The agreement provides that when a private property holder dies without an heir, the land passes to the Haida Nation rather than the province. According to the agreement, when land held by BC for public infrastructure and the provision of public services or other public purposes is no longer needed, the parties will negotiate the return of those lands to the Haida Nation. Cook adds that, as was set out in Tsilhqot'in, once Aboriginal title is established, the Crown must obtain consent from the title holders for decisions that may infringe on title. If the Crown fails to obtain consent, it must justify its infringement.

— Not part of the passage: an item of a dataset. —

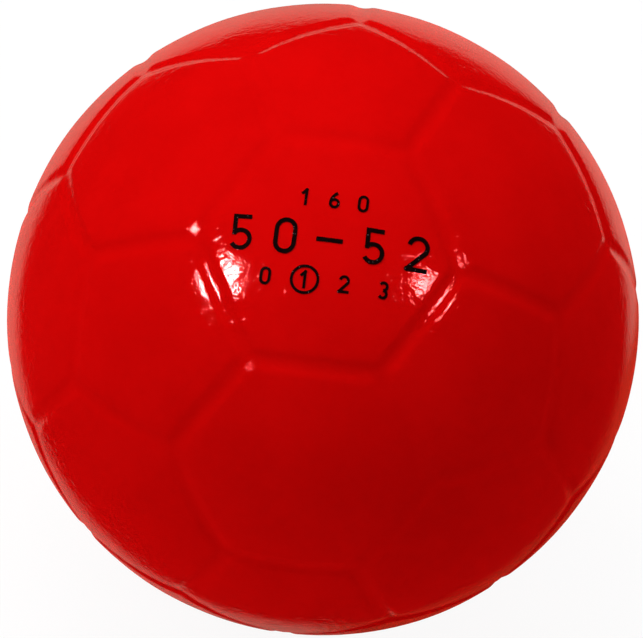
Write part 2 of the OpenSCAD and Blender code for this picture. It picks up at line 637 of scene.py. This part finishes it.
def new_group(name: str, inputs: dict[str, str], output: tuple[str, str]) -> tuple[Graph, dict[str, Socket]]:
    """Starts a shader node group.

    Args:
        name: The group's name.
        inputs: Socket types by name, without their NodeSocket prefix.
        output: Name and type of its one output.

    Returns:
        The group's graph, and its inputs by name.
    """
    tree = bpy.data.node_groups.new(name, "ShaderNodeTree")
    for socket, kind in inputs.items():
        tree.interface.new_socket(name=socket, in_out="INPUT", socket_type="NodeSocket" + kind)
    tree.interface.new_socket(name=output[0], in_out="OUTPUT", socket_type="NodeSocket" + output[1])
    graph = Graph(tree)
    start = tree.nodes.new("NodeGroupInput")
    return graph, {socket: start.outputs[socket] for socket in inputs}


def close_group(graph: Graph, result: Socket) -> bpy.types.NodeTree:
    """Joins the result to the group's output and returns its tree."""
    graph.tree.links.new(result, graph.tree.nodes.new("NodeGroupOutput").inputs[0])
    return graph.tree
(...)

He says the Haida Agreement could be a helpful template for other First Nations with title claims over territory with private property interests. The agreement is also an example of how reconciliation is possible through negotiation.

“True reconciliation is rarely, if ever, achieved in the courtroom,” he says. “This agreement is an interesting example of that. It shows that reconciliation is possible through negotiation. But you have to have Crowns that are willing to meaningfully negotiate.”

With the SCC acknowledging the Haida had a strong claim to Aboriginal title 20 years ago and the fact that the Haida have spent 40 years fighting for it, Cook says the agreement also “shows you need the courts as well.”

With the Haida Nation holding Aboriginal title over 100 percent of their claim territory, Isaac says the agreement raises the larger public policy question of whether other First Nations in BC can achieve the same. The territory acknowledged in Tsilhqot’in Nation v. British Columbia concerned about five percent of the territory claimed by the First Nation. There are 200 First Nations in BC, and only a handful have signed modern or historic Treaties. The rest do not have Treaties, he says.

“What's the game plan now moving forward? Is it fair for other First Nations, when they get told you can get a fraction of a fraction of a fraction of your territory? How does that fit into the overall game plan for having a governable province at the end of the day?”